Should we say that you have now patched up with Mulayam Singh?
There were differences not only between me and Mulayam Singh, but between the Congress and Mulayam Singh, between Kalyan Singh and Mulayam Singh. Today there is a bigger question, that the public in Uttar Pradesh expects us to come together and oust this government.
There is a perception that since you are unhappy with the NDA at the Centre, you want to demonstrate your clout in Uttar Pradesh.
In UP, whether it's the government servant or farmers, or businessmen, everybody is sick and tired because of [the government's] dictatorial ways, vindictiveness, and total lack of concern about people's problems. Whether dalits or farmers, the government is absolutely unconcerned.
Given the fact that all earlier attempts by opposition groups in Uttar Pradesh have turned out to be fiascos, particularly because of Mayawati's iron hand, how are you going to achieve any success in your mission this time?
Iron hand of terror! It is not of personality or policies or strength of the political party as such. Once there is a credible alternative, this government will collapse on its own.
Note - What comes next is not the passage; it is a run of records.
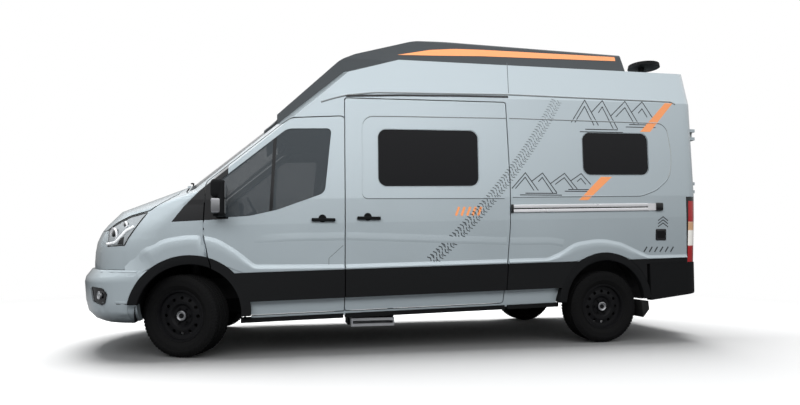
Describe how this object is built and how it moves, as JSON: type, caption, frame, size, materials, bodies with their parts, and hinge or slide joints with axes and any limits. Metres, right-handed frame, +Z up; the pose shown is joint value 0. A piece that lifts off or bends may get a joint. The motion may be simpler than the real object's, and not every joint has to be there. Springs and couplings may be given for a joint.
{
  "type": "camper van",
  "caption": "High-roof camper van with steered front wheels, hinged cab and rear doors, side sliding door, opening bonnet, roof fairing and pull-out entry step.",
  "frame": {"origin": "on the ground under the middle of the overall length and width", "axes": "+X from the nose to the tail, +Y to the van's right, +Z up"},
  "size_m": [5.9708, 2.48, 2.9404],
  "materials": {
    "body_paint": "satin",
    "bumper_paint": "satin",
    "black_trim": "matte",
    "dark_cap": "satin",
    "tinted_glass": "polished",
    "screen_glass": "polished",
    "lamp_glass": "polished",
    "red_lens": "gloss",
    "bright_rail": "brushed",
    "step_metal": "brushed",
    "under_steel": "matte",
    "cast_iron": "rough",
    "wheel_steel": "satin",
    "tyre": "matte",
    "cab_plastic": "matte",
    "seat_fabric": "woven",
    "camper_wood": "oiled",
    "tank_plastic": "matte"
  },
  "bodies": {
    "van_body": {"antenna": "dark_cap", "arch_trims": "black_trim", "body_side_left": "body_paint", "body_side_right": "body_paint", "chassis_frame": "under_steel", "camper_furniture": "camper_wood", "dashboard": "cab_plastic", "engine_block": "cast_iron", "floor_pan": "under_steel", "front_bumper": "bumper_paint", "front_seats": "seat_fabric", "front_subframe": "under_steel", "front_wings": "body_paint", "fuel_tank": "tank_plastic", "grille": "black_trim", "headlamps": "lamp_glass", "high_roof": "body_paint", "rear_axle": "under_steel", "rear_bumper": "black_trim", "roof_cap": "dark_cap", "roof_hatch": "tinted_glass", "side_windows": "tinted_glass", "slide_rail": "bright_rail", "sliding_door": "body_paint", "tail_lamps": "red_lens", "windscreen": "screen_glass"},
    "front_door_left": {"front_door_left": "body_paint", "door_glass_left": "tinted_glass", "mirror_left": "black_trim"},
    "front_door_right": {"front_door_right": "body_paint", "door_glass_right": "tinted_glass", "mirror_right": "black_trim"},
    "bonnet": {"bonnet": "body_paint"},
    "rear_door_left": {"rear_door_left": "body_paint", "rear_glass_left": "tinted_glass"},
    "rear_door_right": {"rear_door_right": "body_paint", "rear_glass_right": "tinted_glass"},
    "knuckle_left": {"knuckle_left": "cast_iron"},
    "knuckle_right": {"knuckle_right": "cast_iron"},
    "wheel_front_left": {"rim_front_left": "wheel_steel", "tyre_front_left": "tyre"},
    "wheel_front_right": {"rim_front_right": "wheel_steel", "tyre_front_right": "tyre"},
    "wheel_rear_left": {"rim_rear_left": "wheel_steel", "tyre_rear_left": "tyre"},
    "wheel_rear_right": {"rim_rear_right": "wheel_steel", "tyre_rear_right": "tyre"},
    "entry_step": {"entry_step": "step_metal"}
  },
  "joints": [
    {"name": "front_door_left_hinge", "type": "hinge", "parent": "van_body", "child": "front_door_left", "pos_m": [-1.863, -1.029, 1.054], "axis": [0, 0, -1], "range_deg": [0, 65]},
    {"name": "front_door_right_hinge", "type": "hinge", "parent": "van_body", "child": "front_door_right", "pos_m": [-1.863, 1.029, 1.054], "axis": [0, 0, 1], "range_deg": [0, 65]},
    {"name": "bonnet_hinge", "type": "hinge", "parent": "van_body", "child": "bonnet", "pos_m": [-2.086, 0, 1.484], "axis": [0, 1, 0], "range_deg": [0, 50]},
    {"name": "rear_door_left_hinge", "type": "hinge", "parent": "van_body", "child": "rear_door_left", "pos_m": [2.8095, -0.868, 1.77], "axis": [0, 0, -1], "range_deg": [0, 180]},
    {"name": "rear_door_right_hinge", "type": "hinge", "parent": "van_body", "child": "rear_door_right", "pos_m": [2.8095, 0.868, 1.77], "axis": [0, 0, 1], "range_deg": [0, 180]},
    {"name": "steer_left", "type": "hinge", "parent": "van_body", "child": "knuckle_left", "pos_m": [-1.9785, -0.768, 0.34], "axis": [0, 0, -1], "range_deg": [-57, 9]},
    {"name": "steer_right", "type": "hinge", "parent": "van_body", "child": "knuckle_right", "pos_m": [-1.9785, 0.768, 0.34], "axis": [0, 0, -1], "range_deg": [-57, 9]},
    {"name": "front_left_spin", "type": "hinge", "parent": "knuckle_left", "child": "wheel_front_left", "pos_m": [-2.01917, -0.85935, 0.34], "axis": [0.4067, 0.9135, 0], "continuous": true},
    {"name": "front_right_spin", "type": "hinge", "parent": "knuckle_right", "child": "wheel_front_right", "pos_m": [-1.93783, 0.85935, 0.34], "axis": [0.4067, 0.9135, 0], "continuous": true},
    {"name": "rear_left_spin", "type": "hinge", "parent": "van_body", "child": "wheel_rear_left", "pos_m": [1.7715, -0.872, 0.34], "axis": [0, 1, 0], "continuous": true},
    {"name": "rear_right_spin", "type": "hinge", "parent": "van_body", "child": "wheel_rear_right", "pos_m": [1.7715, 0.872, 0.34], "axis": [0, 1, 0], "continuous": true},
    {"name": "entry_step_slide", "type": "slide", "parent": "van_body", "child": "entry_step", "axis": [0, -1, 0], "range_m": [0, 0.22]}
  ],
  "couplings": [
    {"joint": "steer_right", "follows": "steer_left", "ratio": 1}
  ]
}
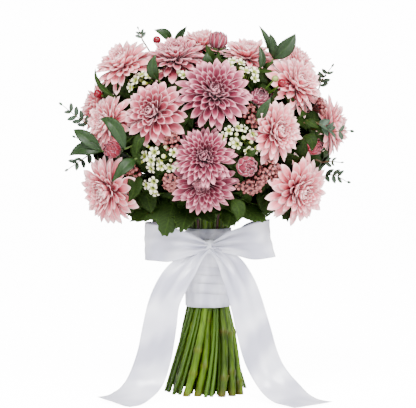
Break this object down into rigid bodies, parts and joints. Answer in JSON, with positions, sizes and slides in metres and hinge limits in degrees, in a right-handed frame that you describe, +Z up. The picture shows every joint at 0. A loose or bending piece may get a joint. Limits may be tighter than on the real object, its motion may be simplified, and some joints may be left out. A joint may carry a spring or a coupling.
{
  "type": "dahlia bouquet",
  "caption": "Domed hand-tied bunch of pink dahlias with waxflower, berries and leaves, held by a satin ribbon wrap and bow, standing on its cut stems.",
  "frame": {"origin": "on the surface it stands on, at the middle of its footprint box, close to the middle of the stem foot", "axes": "+Z up the stems to the flowers, -Y towards the side with the bow, +X to the right of the bow's front view"},
  "size_m": [0.3166, 0.2542, 0.4031],
  "materials": {
    "petal_rose": "matt, finely veined dusty rose petals with paler edges",
    "petal_pink": "matt pink petals, deeper at the base, near white at the tips",
    "petal_pale": "matt pale pink petals with a salmon flush at the base",
    "petal_bud": "folded deep rose petals",
    "stem": "smooth green stems with knuckles, pale at the cut ends",
    "leaf": "satin deep green leaves with a pale midrib",
    "leaf_dark": "matt dark green lobed leaves with branching veins",
    "leaf_sage": "matt grey-green leaves on a brown twig",
    "waxflower_white": "waxy white petals round a yellow-green cup",
    "waxflower_pink": "waxy pink flowers and buds on red-brown twigs",
    "berry": "glossy dark red berries",
    "tie_tape": "matt green floral tape",
    "satin_ribbon": "white satin with a soft sheen"
  },
  "bodies": {
    "root": {"dahlia_stems_front": "stem", "dahlia_stems_front_left": "stem", "dahlia_stems_front_right": "stem", "dahlia_stems_side_left": "stem", "dahlia_stems_back_right": "stem", "dahlia_stems_upper_left": "stem", "dahlia_stems_upper_right": "stem", "dahlia_stems_upper_back": "stem", "dahlia_bloom_front_upper": "petal_rose", "dahlia_bloom_front_left": "petal_pink", "dahlia_bloom_between": "petal_rose", "dahlia_bloom_front_centre": "petal_rose", "dahlia_bloom_front_low": "petal_rose", "dahlia_bloom_front_right": "petal_pink", "dahlia_bloom_left": "petal_pale", "dahlia_bloom_low_left": "petal_pale", "dahlia_bloom_low_right": "petal_pale", "dahlia_bloom_right": "petal_pale", "dahlia_bloom_side_low_left": "petal_pale", "dahlia_bloom_back_left": "petal_pink", "dahlia_bloom_side_low_right": "petal_pale", "dahlia_bloom_back_right": "petal_pink", "dahlia_bloom_back_low": "petal_rose", "dahlia_bloom_upper_left_centre": "petal_pink", "dahlia_bloom_upper_left": "petal_pink", "dahlia_bloom_far_left": "petal_pale", "dahlia_bloom_back_upper_left": "petal_pink", "dahlia_bloom_top": "petal_pale", "dahlia_bloom_top_right": "petal_pale", "dahlia_bloom_upper_right": "petal_pale", "dahlia_bloom_far_upper_right": "petal_pale", "dahlia_bloom_back_upper_right": "petal_pink", "dahlia_bloom_back_top": "petal_pale", "dahlia_bloom_back_centre": "petal_pink", "white_waxflower_left": "waxflower_white", "white_waxflower_upper_left": "waxflower_white", "white_waxflower_right": "waxflower_white", "white_waxflower_upper_right": "waxflower_white", "white_waxflower_back": "waxflower_white", "pink_waxflower_left": "waxflower_pink", "pink_waxflower_right": "waxflower_pink", "pink_waxflower_upper_right": "waxflower_pink", "pink_waxflower_back": "waxflower_pink", "dahlia_bud_top": "petal_bud", "dahlia_bud_half_open": "petal_bud", "dahlia_bud_round": "petal_bud", "dahlia_bud_left": "petal_bud", "dahlia_bud_right": "petal_bud", "berries_left": "berry", "berries_right": "berry", "ruscus_left": "leaf", "ruscus_right": "leaf", "ruscus_back": "leaf", "eucalyptus_left": "leaf_sage", "eucalyptus_right": "leaf_sage", "lobed_leaves_left": "leaf_dark", "lobed_leaves_right": "leaf_dark", "stem_tie": "tie_tape", "ribbon_wrap": "satin_ribbon", "ribbon_bow": "satin_ribbon"}
  },
  "joints": []
}
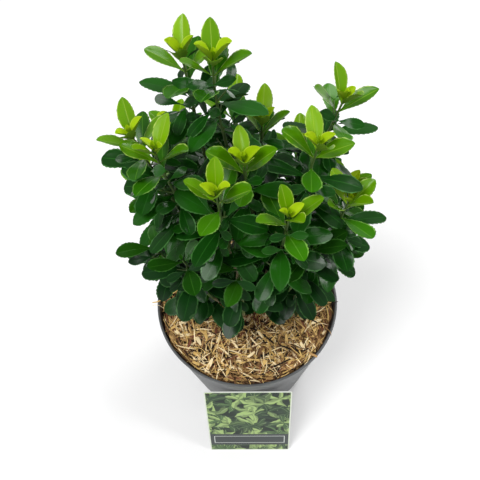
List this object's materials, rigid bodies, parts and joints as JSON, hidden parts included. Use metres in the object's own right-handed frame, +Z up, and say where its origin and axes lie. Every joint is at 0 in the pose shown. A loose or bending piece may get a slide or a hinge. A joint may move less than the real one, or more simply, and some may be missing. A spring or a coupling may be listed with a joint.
{
  "type": "potted japanese spindle",
  "caption": "Young evergreen spindle shrub with glossy opposite leaves on upright shoots, in a tapered nursery pot topped with chopped straw, with a picture card leaning on the pot.",
  "frame": {"origin": "middle of the pot's flat underside", "axes": "+Z up along the pot's axis; -Y towards the plant's front, where the picture card leans on the pot; +X to its right"},
  "size_m": [0.2262, 0.2379, 0.4654],
  "materials": {
    "pot_plastic": "dark grey moulded plastic, satin",
    "mulch_straw": "chopped straw and wood shavings over potting soil",
    "card_print": "thin stiff card with a printed leafy design",
    "bark": "green-brown young bark",
    "leaf_green": "glossy leathery leaf, lime at the shoot tips",
    "leaf_shade": "glossy leathery leaf, very dark green"
  },
  "bodies": {
    "root": {"bough_back": "bark", "bough_centre": "bark", "bough_front_right": "bark", "bough_inner_back": "bark", "bough_inner_left": "bark", "bough_low_front": "bark", "bough_low_front_left": "bark", "bough_low_front_right": "bark", "bough_low_left": "bark", "bough_low_rear": "bark", "bough_low_rear_left": "bark", "bough_low_rear_right": "bark", "bough_low_right": "bark", "bough_outer_back": "bark", "bough_outer_left": "bark", "bough_outer_right": "bark", "bough_rear": "bark", "bough_rear_left": "bark", "bough_rear_right": "bark", "foliage_back": "leaf_green", "foliage_back_left": "leaf_green", "foliage_back_right": "leaf_green", "foliage_centre": "leaf_green", "foliage_foot_front_left": "leaf_green", "foliage_foot_front_right": "leaf_green", "foliage_foot_left": "leaf_green", "foliage_foot_outer_left": "leaf_green", "foliage_foot_rear": "leaf_green", "foliage_foot_rear_left": "leaf_green", "foliage_foot_rear_right": "leaf_green", "foliage_foot_right": "leaf_green", "foliage_front": "leaf_green", "foliage_front_right": "leaf_green", "foliage_inner_back": "leaf_green", "foliage_inner_left": "leaf_green", "foliage_left": "leaf_green", "foliage_low_front": "leaf_shade", "foliage_low_front_left": "leaf_shade", "foliage_low_front_right": "leaf_shade", "foliage_low_left": "leaf_shade", "foliage_low_rear": "leaf_shade", "foliage_low_rear_left": "leaf_shade", "foliage_low_rear_right": "leaf_shade", "foliage_low_right": "leaf_shade", "foliage_outer_back": "leaf_green", "foliage_outer_left": "leaf_green", "foliage_outer_right": "leaf_green", "foliage_rear": "leaf_green", "foliage_rear_left": "leaf_green", "foliage_rear_right": "leaf_green", "foliage_right": "leaf_green", "mulch_bed": "mulch_straw", "picture_card": "card_print", "pot": "pot_plastic", "stem_back_left": "bark", "stem_back_right": "bark", "stem_front": "bark", "stem_left": "bark", "stem_right": "bark"}
  },
  "joints": []
}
Mulayam Singh's last attempt to topple this government failed because he could not convince the governor that he had the support of other groups. Besides, it is not mandatory upon the government to convene the House unless the gap exceeds six months from the time the last session was adjourned. As far as my knowledge goes, the last session was held in early March and by that standard Mayawati still has about three months. Can you explain how you will tackle all these hurdles?
Firstly, when this government was formed the governor specifically stated that he needed my letter before Mayawati could be invited to form the government. So now I am withdrawing my support. So that fact is there. Second thing is that we have the numbers.
Has the Congress agreed to give written support this time?
I think so.
But even the prime minister is on record having said on the day of the last swearing-in ceremony at Rashtrapati Bhavan that your exit would make no difference in Uttar Pradesh.
You think any party leader or prime minister would admit that there is trouble brewing?